I discovered all this after my Monday morning shopping at the farmer’s market. My roommate picked up a food magazine last week, with a quote inside that said, “We don’t have time for everything, but to eat well we MUST make space for this…and of course that means taking a break to enjoy cooking that great meal as well.”Well, I listened. This time I bought pesto for less than 2 euro, sweet potatoes & bells peppers to make a delicious hash that I tried at a friend’s in Cadiz, mysterious spices - imitation vanilla does not exist here so you can only buy the bean…darn, mystery fruit (I’m guessing it’s a pear’s cousin), and brown eggs. I hope my food consumption is forever marked by this lifestyle. Living in the moment: the farmer will only sell you what’s in season, the butcher can name the goat & region that creamy cheese came from and how to cook the cut of pork he chose for your dinner tonight, and the annoying lottery man on the way out of the market always tells you how beautiful you specifically look today. The best part of it all is that a month after moving to Spain, with so much time spent by myself, I feel at peace right now. It’s like every day another layer of stress falls off as my strength builds. For instance, physically I feel better than ever (thank you my daily 4 flights of stairs, 20 minute walk to school and afternoon run along the river), emotionally I still get struck by pangs of missing Texas but not in a depressing way (cue Emilee’s cd for my boots & I), and mentally I am learning so much daily! I’ve made it a daily habit to check New York Times (thank you Marybeth), MSNBC, Glamour (had to be girly), bible, and Wikipedia with the most random research. I haven’t traveled as much as I’d like to but it’s only October and Italy is 2 weeks away! I start making extra income this week with some English tutoring in the afternoons but I figure let’s get that first paycheck deposited THEN begin more adventures on the bus, train, plane…

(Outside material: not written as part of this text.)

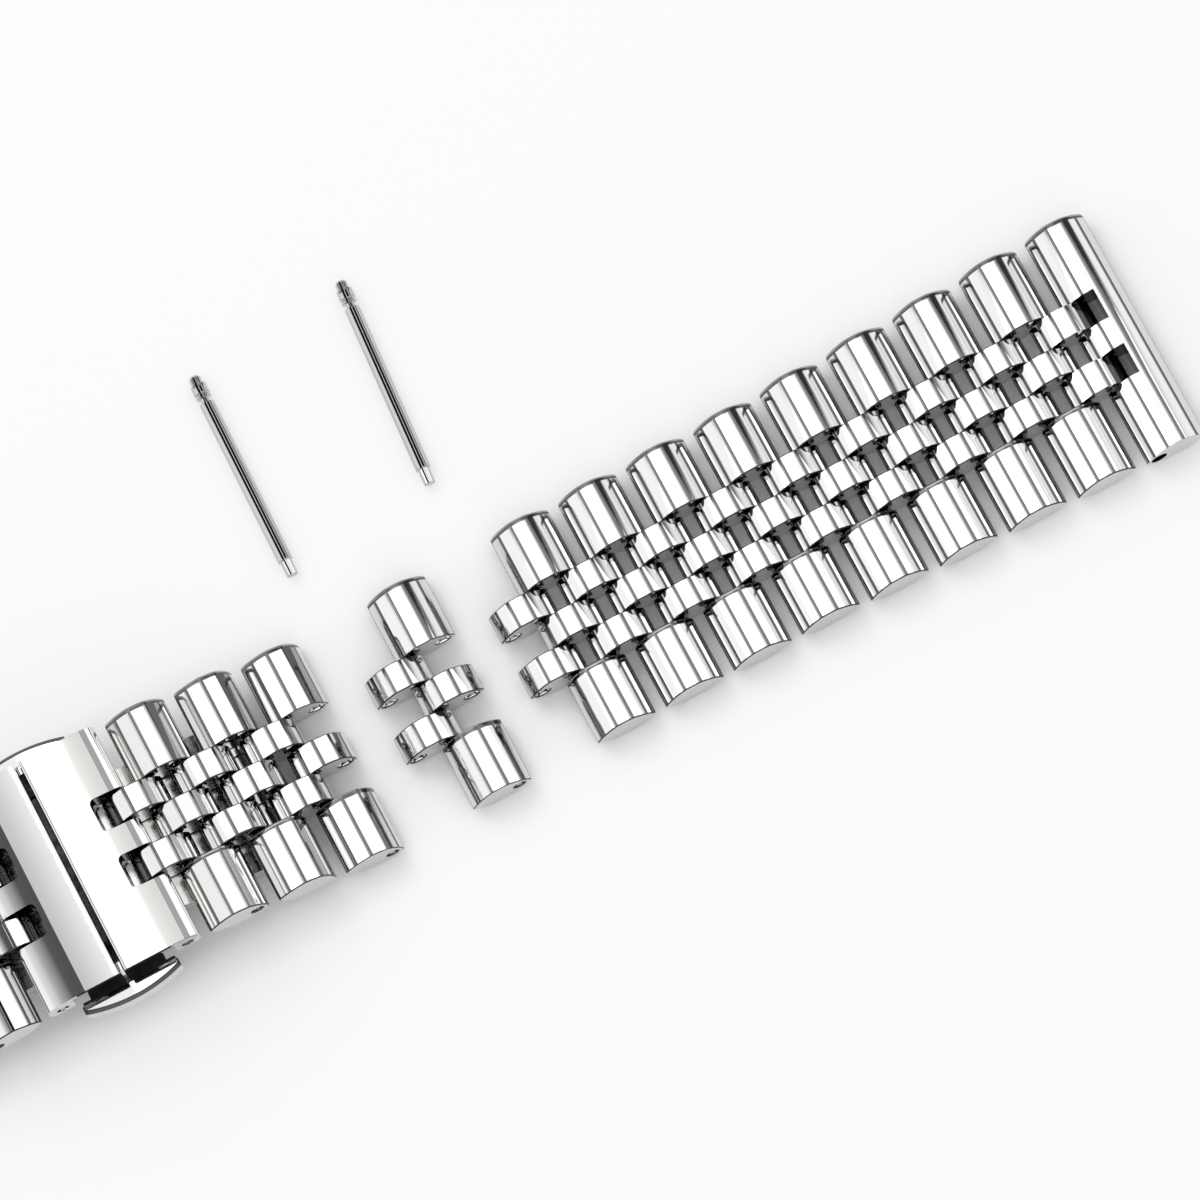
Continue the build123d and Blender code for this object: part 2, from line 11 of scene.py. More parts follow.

On that note, I’m hoping to make it to Seville (again, orientation just doesn’t count) or Tarifa soon. Christmas needs to get planned as well…

Honestly, I still feel lost and found all at once so these next few days staying in town will really help get me grounded and more comfortable interacting with people. I’m still adjusting but everything around me is falling into place… my Spanish debit card arrived in the mail, the “green card” version of my Spanish residency will be ready mid-November, and dealing with euros is easy now!